Avant de conclure, je dirai un mot sur la réforme de la carte judiciaire. La commission des lois la juge nécessaire depuis 1996. Je partage cet avis, mais je déplore, à titre personnel, le manque de pédagogie qui a présidé à l'ouverture de ce chantier difficile. Certes, la réalisation d'une telle réforme ne peut donner satisfaction à tous, mais un dialogue plus soutenu avec les acteurs concernés aurait permis de l'engager dans de meilleures conditions, d'autant que ses répercussions sur l'aménagement du territoire seront profondes et qu'elle trahit une approche malheureusement plus statistique que territoriale.
Vous avez indiqué, madame la ministre, que l'objectif de cette réforme était de garantir aux Français une « meilleure justice, plus efficace, plus lisible, plus rapide ». On ne peut qu'approuver un tel objectif.
Pourtant, je ne pense pas que le regroupement des moyens - même accompagné du développement des technologies de l'information et de la communication - puisse toujours compenser l'éloignement des juridictions, notamment pour les personnes n'ayant pas accès à ces technologies et pouvant difficilement s'éloigner de leur domicile. Aura-t-on vraiment réussi à rapprocher le citoyen de la justice, si certains de nos compatriotes rencontrent plus de difficultés à accéder, par exemple, aux tribunaux d'instance qui jugent précisément les contentieux du quotidien ? Mais nous aurons certainement l'occasion d'en reparler dans les prochaines semaines... Quoi qu'il en soit, la mise en oeuvre de cette réforme n'a que peu de conséquences pour le projet de loi de finances pour 2008 et il convient de ne pas se tromper de débat.

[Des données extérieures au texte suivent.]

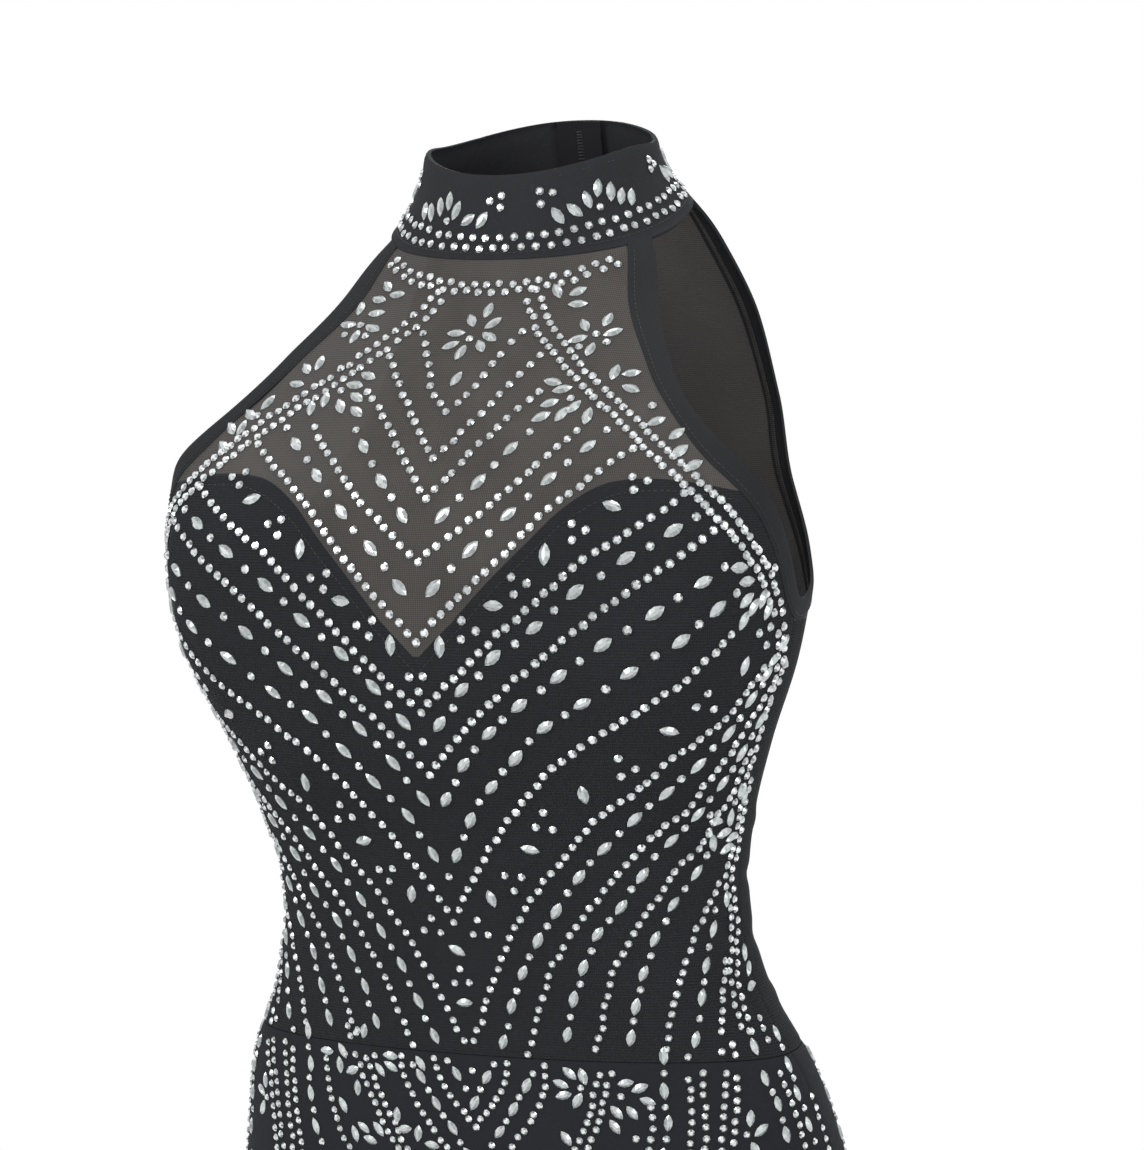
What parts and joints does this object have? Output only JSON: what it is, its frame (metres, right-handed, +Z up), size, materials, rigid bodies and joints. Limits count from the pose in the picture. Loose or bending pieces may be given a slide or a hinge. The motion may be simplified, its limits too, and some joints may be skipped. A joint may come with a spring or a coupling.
{
  "type": "evening dress",
  "caption": "Black floor-length evening dress with a stand collar, halter armholes, a sheer net yoke over a sweetheart lining, and a close skirt that flares at the hem.",
  "frame": {"origin": "middle of the neck ring at the collar seam, where the wearer holds the dress up", "axes": "+Z up the body, -Y toward the wearer's front, +X toward the wearer's left"},
  "size_m": [0.466, 0.338, 1.3717],
  "materials": {
    "net": "sheer matte net",
    "lining": "matte stretch lining",
    "jersey": "matte jersey",
    "binding": "soft satin binding",
    "tape": "woven zip tape",
    "zip_metal": "black lacquer",
    "stone": "silver-backed cut stone",
    "thread": "sewing thread"
  },
  "bodies": {
    "root": {"collar": "jersey", "front_bodice": "net", "front_lining": "lining", "back_bodice_left": "net", "back_bodice_right": "net", "back_lining_left": "lining", "back_lining_right": "lining", "armhole_binding_left": "binding", "armhole_binding_right": "binding", "skirt_front": "jersey", "skirt_back": "jersey", "zip_tape": "tape", "zip_slider": "zip_metal"},
    "pull_tab": {"zip_pull_tab": "zip_metal"}
  },
  "joints": [
    {"name": "pull_tab_hinge", "type": "hinge", "parent": "root", "child": "pull_tab", "pos_m": [0, 0.0575, 0.03177], "axis": [1, 0, 0], "range_deg": [0, 165]}
  ]
}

Aussi, compte tenu de l'incontestable amélioration prévue des moyens et des effectifs, qui permettra au budget de la justice d'atteindre 2, 4 % du budget de l'État alors qu'il ne dépassait pas 1, 72 % en 2002, la commission des lois émet un avis favorable à l'adoption des crédits consacrés aux services judiciaires et à l'accès au droit.